The UK wants a US trade deal — but it’s not so sure about ‘chlorinated chicken’



Sam Meredith | CNBC

The prospect of a post-Brexit trade deal between the U.S. and U.K. could ultimately depend on the outcome of a controversial debate about whether it is acceptable to wash chicken in chlorine.

In setting out its “negotiating objectives” earlier this year, the U.S. suggested Britain should not expect to enjoy softer treatment than any other ally when it comes to chlorinated chicken exported from America.

The U.K. government has repeatedly denied it would accept lower food standards post-Brexit, but senior lawmakers in the ruling Conservative Party appear to be split on the issue.

International Trade Secretary Liam Fox has hinted the U.K. could accept chlorine-washed chicken in a post-Brexit trade deal, while Environment Secretary Michael Gove — one of the leading candidates to become prime minister — has insisted it would be a “red line” in future trade talks with Washington.

So, what is chlorinated chicken? Is it safe to eat? And why does it matter to a potential U.S.-U.K. trade deal? CNBC takes a look at all you need to know.

What is chlorinated chicken?

Chlorinated chicken, or chlorine-washed chicken, refers to poultry that has been treated with antimicrobial rinses in order to remove harmful bacteria.

These rinses — often referred to as Pathogen Reduction Treatments (PRTs) in the industry — are designed to kill potentially harmful organisms such as E. coli, salmonella and campylobacter on the surface of the chicken.

Washing chicken in chlorine has been banned in the European Union (EU) since 1997 amid food safety concerns. The ban has effectively prevented all imports of U.S. chicken meat generally treated by this process.

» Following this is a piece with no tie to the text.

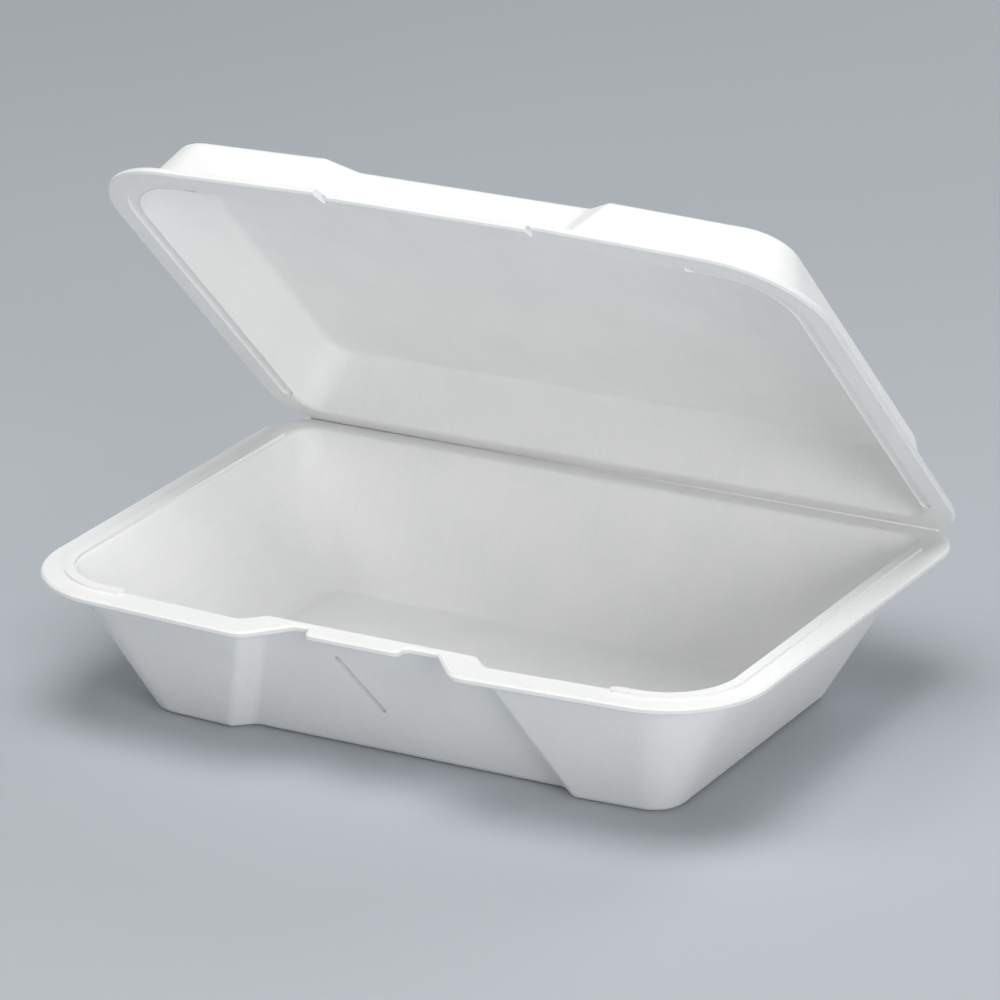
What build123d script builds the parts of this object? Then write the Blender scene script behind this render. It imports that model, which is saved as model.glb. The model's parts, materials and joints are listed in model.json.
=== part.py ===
from build123d import *
import math
import os
from dataclasses import dataclass

os.makedirs("parts", exist_ok=True)

# A take-out container formed from one foam sheet: a tray and its lid, joined along a pressed hinge.
# X runs along the hinge, Y from the front to the hinge, Z up. The origin is in the middle of the
# tray's underside. All lengths are in millimetres.

# Overall sizes
width = 235.0
depth = 165.5
tray_height = 45.4
lid_height = 20.5
opening_angle = 45.0

# Foam sheet: its gauge in the walls, and pressed thinner in the rim and the hinge
foam_thickness = 2.4
rim_thickness = 2.2
hinge_thickness = 0.8
hinge_land = 2.2

# Room between the tray and the lid, from closed to laid flat
closing_gap = 0.3

# Rim in plan: the front edge sweeps back from its shoulders to the corners
front_sweep = 4.7
front_corner_radius = 31.0
rear_corner_radius = 18.0
rim_side_width = 10.2
rim_front_width = 10.0
rim_rear_width = 7.0
rim_edge_chamfer = 0.6
brim_rounding = 1.6

# Latch at the front of the tray's rim: a tab between two notches, set off to the left of the middle
shoulder_half = 34.5
shoulder_rounding = 7.0
notch_root_half = 23.5
notch_rounding = 3.0
notch_lip = 0.8
tab_half = 15.7
tab_shift = -2.5
tab_set_back = 8.3
tab_root_rounding = 1.6
tab_rounding = 2.6

# Front edge of the lid's rim: a middle stretch set back between two nicks
nick_half = 33.6
nick_width = 2.6
nick_depth = 3.4
set_back_slope = 1.6
lid_set_back = 2.3
set_back_rounding = 1.0

# Strips raised beside the brim along both sides of the tray's rim, and the seats pressed into the
# lid's rim that drop over them
seat_inset = 6.5
seat_depth = 0.9
seat_rear_stop = 17.0
seat_front_stop = 5.0

# Walls: how far the wall's foot lies inside the rim's edge, and how its corners are rounded
tray_side_foot = 30.6
tray_front_foot = 30.0
tray_rear_foot = 28.1
tray_foot_front_radius = 10.0
tray_foot_rear_radius = 9.0
tray_foot_rounding = 3.4
lid_side_foot = 17.0
lid_front_foot = 16.3
lid_rear_foot = 14.25
lid_foot_front_radius = 13.0
lid_foot_rear_radius = 10.0
lid_foot_rounding = 3.6
inner_foot_rounding = 3.0
brim_front_radius = 23.0
brim_rear_radius = 9.5

# Recess through the full height of both front walls: its back, and its mouth beside the shoulders.
# At the tray's foot the mouth stops short of the side wall by a land.
fold_radius = 3.0
brim_recess_depth = 6.0
brim_recess_half = 33.0
brim_mouth_half = 39.0
tray_recess_depth = 5.0
tray_recess_slope = 5.5
tray_mouth_land = 29.4
lid_recess_depth = 6.0
lid_recess_half = 38.0
lid_mouth_half = 47.0

# Slanting crease dented into the tray's recess
crease_top_x = -12.9
crease_top_height = 34.7
crease_foot_x = -3.0
crease_foot_height = 17.1
crease_radius = 0.7
crease_depth = 1.0

# The hinge line, and the faces of the two rims that meet when the lid is closed
hinge_y = depth / 2
tray_rim_face = tray_height - closing_gap / 2
lid_rim_face = tray_height + closing_gap / 2
lid_top = tray_height + lid_height


def front_line(x):
    """Y of the rim's front edge, at x from the middle."""
    share = (x - shoulder_half) / (width / 2 - shoulder_half)
    return -depth / 2 + front_sweep * share


def mirrored_face(half, middle=()):
    """A flat face from the corners of its right half, from rear to front, each with its radius.

    Any corners in the middle of the front run from right to left and aren't mirrored.
    """
    left = [(-x, y, radius) for x, y, radius in reversed(half)]
    corners = [*half, *middle, *left]
    points = [(x, y) for x, y, radius in corners]
    radii = [radius for x, y, radius in corners]
    return make_face(FilletPolyline(*points, radius=radii, close=True))


@dataclass(frozen=True)
class Level:
    """The wall's plan at one height: its insets from the rim's edge, its recess and its corners."""

    height: float
    side: float
    front: float
    rear: float
    recess_depth: float
    recess_half: float
    mouth_half: float
    front_radius: float
    rear_radius: float

    def at(self, other, height):
        """The plan at another height, on the straight wall through two levels."""
        share = (height - self.height) / (other.height - self.height)
        here = vars(self)
        there = vars(other)
        return Level(*(here[key] + share * (there[key] - here[key]) for key in here))

    def inside(self, run):
        """The plan of the wall's inner face, which lies a horizontal run inside the outer one."""
        fold = math.atan2(self.recess_depth, self.mouth_half - self.recess_half)
        shift = run * math.tan(fold / 2)
        return Level(
            self.height,
            self.side + run,
            self.front + run,
            self.rear + run,
            self.recess_depth,
            self.recess_half + shift,
            self.mouth_half + shift,
            self.front_radius - run,
            self.rear_radius - run,
        )

    def recess_y(self):
        """Y of the back of the recess."""
        return front_line(self.mouth_half) + self.front + self.recess_depth

    def face(self):
        """The plan as a flat face at its height."""
        side = width / 2 - self.side
        half = [
            (side, hinge_y - self.rear, self.rear_radius),
            (side, front_line(side) + self.front, self.front_radius),
            (self.mouth_half, front_line(self.mouth_half) + self.front, fold_radius),
            (self.recess_half, self.recess_y(), fold_radius),
        ]
        return Pos(0, 0, self.height) * mirrored_face(half)


def wall_run(foot_inset, brim_inset, height):
    """Horizontal thickness of a leaning wall of the foam's gauge."""
    return foam_thickness * math.hypot(foot_inset - brim_inset, height) / height


def brim_level(height, run):
    """Outside of the wall where it meets the rim: the tray and the lid have the same."""
    return Level(
        height,
        rim_side_width - run,
        rim_front_width - run,
        rim_rear_width - run,
        brim_recess_depth,
        brim_recess_half,
        brim_mouth_half,
        brim_front_radius,
        brim_rear_radius,
    )


def wall_form(foot, brim, rounding):
    """A solid with the wall's plan at two levels, and the smooth edge around its foot rounded."""
    form = loft([foot.face(), brim.face()], ruled=True)
    end = min(form.faces(), key=lambda face: abs(face.center().Z - foot.height))
    return fillet(end.edges().sort_by(Axis.Y)[-1], rounding)


def bowl(brim, foot, run, foot_rounding, rim):
    """A drafted bowl of even gauge under its rim, with its feet and its brim rounded."""
    toward_brim = math.copysign(foam_thickness, brim.height - foot.height)
    inner_brim = brim.inside(run)
    inner_foot = foot.inside(run)
    past_brim = inner_brim.at(inner_foot, brim.height + toward_brim)
    floor = inner_foot.at(inner_brim, foot.height + toward_brim)
    outside = wall_form(foot, brim, foot_rounding)
    hollow = wall_form(floor, past_brim, inner_foot_rounding)
    body = outside + rim - hollow
    meeting_face = min(body.faces().filter_by(Axis.Z), key=lambda face: abs(face.center().Z - brim.height))
    brim_loop = meeting_face.inner_wires()[0].edges()
    return fillet(brim_loop.sort_by(Axis.Y)[-1], brim_rounding)


def rim_plate(face, meeting_face, outward):
    """A rim with chamfered edges, cut square at the hinge and pressed thin beside it."""
    plate = extrude(Pos(0, 0, meeting_face) * face, rim_thickness * outward)
    rear_edges = plate.edges().filter_by(Axis.X).group_by(Axis.Y)[-1]
    plate = chamfer(rear_edges, rim_edge_chamfer)
    behind = Pos(0, hinge_y - closing_gap / 2 + depth / 2, meeting_face) * Box(width, depth, tray_height)
    web = meeting_face + hinge_thickness * outward
    past = meeting_face + (rim_thickness + rim_edge_chamfer) * outward
    lead = hinge_y - hinge_land - abs(past - web)
    pressed = make_face(
        Polyline(
            (hinge_y, web),
            (hinge_y - hinge_land, web),
            (lead, past),
            (hinge_y, past),
            close=True,
        )
    )
    return plate - behind - extrude(Plane.YZ * pressed, width / 2, both=True)


def tray_rim(recess_y):
    """The tray's rim, with the tab between its two notches."""
    root = recess_y - notch_lip
    half = [
        (width / 2, hinge_y + rim_thickness, rear_corner_radius),
        (width / 2, front_line(width / 2), front_corner_radius),
        (shoulder_half, front_line(shoulder_half), shoulder_rounding),
        (notch_root_half, root, notch_rounding),
    ]
    tip = front_line(shoulder_half) + tab_set_back
    tab = [
        (tab_shift + tab_half, root, tab_root_rounding),
        (tab_shift + tab_half, tip, tab_rounding),
        (tab_shift - tab_half, tip, tab_rounding),
        (tab_shift - tab_half, root, tab_root_rounding),
    ]
    return rim_plate(mirrored_face(half, tab), tray_rim_face, -1)


def lid_rim():
    """The lid's rim, with its middle stretch set back between two nicks."""
    outer = nick_half + set_back_slope / 2
    inner = nick_half - set_back_slope / 2
    set_back = front_line(nick_half) + lid_set_back
    half = [
        (width / 2, hinge_y + rim_thickness, rear_corner_radius),
        (width / 2, front_line(width / 2), front_corner_radius),
        (outer, front_line(outer), set_back_rounding),
        (inner, set_back, set_back_rounding),
    ]
    rim = rim_plate(mirrored_face(half), lid_rim_face, 1)
    notch = make_face(
        Polyline(
            (nick_half, set_back + nick_depth),
            (nick_half - nick_width, set_back - nick_depth),
            (nick_half + nick_width, set_back - nick_depth),
            close=True,
        )
    )
    nick = extrude(Pos(0, 0, lid_rim_face) * notch, rim_thickness)
    return rim - nick - mirror(nick, Plane.YZ)


def seat_strips(clearance, bottom, top):
    """Round-ended strips beside the brim, along both sides and round the front corners."""
    half_width = (rim_side_width - seat_inset) / 2
    inset = seat_inset + half_width
    side = width / 2 - inset
    inner = width / 2 - front_corner_radius - seat_front_stop
    path = FilletPolyline(
        (side, hinge_y - seat_rear_stop),
        (side, front_line(side) + inset),
        (inner, front_line(inner) + inset),
        radius=front_corner_radius - inset,
    )
    strip = extrude(Pos(0, 0, bottom) * make_face(offset(path, half_width - clearance)), top - bottom)
    return strip + mirror(strip, Plane.YZ)


def crease(foot, brim):
    """The dent across the recess, a round bar laid half into the wall."""
    points = []
    for x, height in ((crease_top_x, crease_top_height), (crease_foot_x, crease_foot_height)):
        wall = foot.at(brim, height).recess_y()
        points.append(Vector(x, wall - (crease_radius - crease_depth), height))
    top, bottom = points
    return extrude(Plane(origin=top, z_dir=bottom - top) * Circle(crease_radius), (bottom - top).length)


def make_tray():
    """The tray, standing on its floor."""
    run = wall_run(tray_side_foot, rim_side_width, tray_height)
    brim = brim_level(tray_rim_face, run)
    mouth_half = width / 2 - tray_side_foot - tray_mouth_land
    foot = Level(
        0,
        tray_side_foot,
        tray_front_foot,
        tray_rear_foot,
        tray_recess_depth,
        mouth_half - tray_recess_slope,
        mouth_half,
        tray_foot_front_radius,
        tray_foot_rear_radius,
    )
    body = bowl(brim, foot, run, tray_foot_rounding, tray_rim(brim.recess_y()))
    strips = seat_strips(closing_gap, tray_rim_face - rim_thickness, tray_rim_face + seat_depth)
    return body + strips - crease(foot, brim)


def make_lid():
    """The lid, swung up from the tray by the opening angle."""
    run = wall_run(lid_side_foot, rim_side_width, lid_height)
    brim = brim_level(lid_rim_face, run)
    foot = Level(
        lid_top,
        lid_side_foot,
        lid_front_foot,
        lid_rear_foot,
        lid_recess_depth,
        lid_recess_half,
        lid_mouth_half,
        lid_foot_front_radius,
        lid_foot_rear_radius,
    )
    body = bowl(brim, foot, run, lid_foot_rounding, lid_rim())
    seats = seat_strips(0, lid_rim_face, lid_rim_face + seat_depth)
    hinge_line = Pos(0, hinge_y, tray_height)
    return hinge_line * Rot(-opening_angle, 0, 0) * hinge_line.inverse() * (body - seats)


export_step(make_tray(), "parts/tray.step")
export_step(make_lid(), "parts/lid.step")
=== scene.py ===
"""Dresses the foam clamshell container: foam finish, folded hinge, floor, lamps and camera."""

import json
import math

import bpy
from bpy.props import FloatProperty, FloatVectorProperty, IntProperty, PointerProperty
from mathutils import Matrix, Vector


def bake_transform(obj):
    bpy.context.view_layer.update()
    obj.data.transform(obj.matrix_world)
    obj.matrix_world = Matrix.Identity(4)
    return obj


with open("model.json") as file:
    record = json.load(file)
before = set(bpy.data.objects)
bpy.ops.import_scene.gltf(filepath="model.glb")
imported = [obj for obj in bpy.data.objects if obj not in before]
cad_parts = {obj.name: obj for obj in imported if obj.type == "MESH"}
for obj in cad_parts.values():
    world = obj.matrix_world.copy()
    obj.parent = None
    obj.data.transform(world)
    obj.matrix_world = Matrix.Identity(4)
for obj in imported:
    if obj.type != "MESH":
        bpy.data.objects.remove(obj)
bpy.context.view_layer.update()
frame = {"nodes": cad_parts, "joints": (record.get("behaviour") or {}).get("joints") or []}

bl_info = {
    "name": "Foam Clamshell Container",
    "version": (1, 0, 0),
    "blender": (4, 5, 0),
    "location": "View3D > Sidebar > Container",
    "description": "Finishes the container's foam, folds its hinge and sets up its stage",
    "category": "Object",
}

HINGE = frame["joints"][0]
HINGE_LINE = Vector(HINGE["pos_m"])
OPENING = -math.radians(HINGE["range_deg"][0])

# Points of the folded web closer than this, in metres, are joined.
WELD_DISTANCE = 1e-6

# How much of the cell shade the cells, the mottling and the draw marks each take on.
CELL_SHADE = 0.35
MOTTLE_SHADE = 0.5
DRAW_SHADE = 0.2

# Mottles and draw marks to a metre, and how many times a mottle is higher than a cell.
MOTTLES = 45.0
DRAW_MARKS = 900.0
MOTTLE_RELIEF = 4

# How far the roughness falls and rises with the mottling.
SMOOTHER = 0.06
ROUGHER = 0.08

# The backdrop's half width, height, the radius it curves up with and the facets of the curve.
BACKDROP_HALF = 6.0
BACKDROP_RISE = 5.0
BACKDROP_BEND = 1.2
BACKDROP_STEPS = 16

# Each lamp's place and size. All of them point at the middle of the open container.
LAMP_TARGET = (0, 0, 0.06)
LAMPS = {
    "top": ((0.1, -0.2, 1.5), 1.0),
    "high": ((0.1, -0.5, 2.2), 1.0),
    "left": ((-0.9, -0.7, 1.2), 0.8),
    "right": ((1.5, -0.9, 0.5), 0.8),
    "low": ((0.0, -1.8, 0.5), 0.8),
    "back": ((0.4, 1.3, 1.2), 0.8),
}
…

Instead, the EU insists meat must not be washed with any substance other than water unless it has explicitly been approved by the European Commission.

Advocates of the EU’s so-called “farm to fork” or “plough to plate” approach argue that it leads to higher standards of hygiene and animal welfare. That’s because farmers must take care at every stage of the process rather than relying on a chemical bath to destroy harmful bacteria after chickens are slaughtered.

“We’ve got concerns that if you focus on the end process, you’re more likely to be lax when it comes to observing any risks prior to that,” Gail Soutar, chief EU exit and international trade adviser of Britain’s National Farmers Union (NFU), told CNBC in a telephone interview.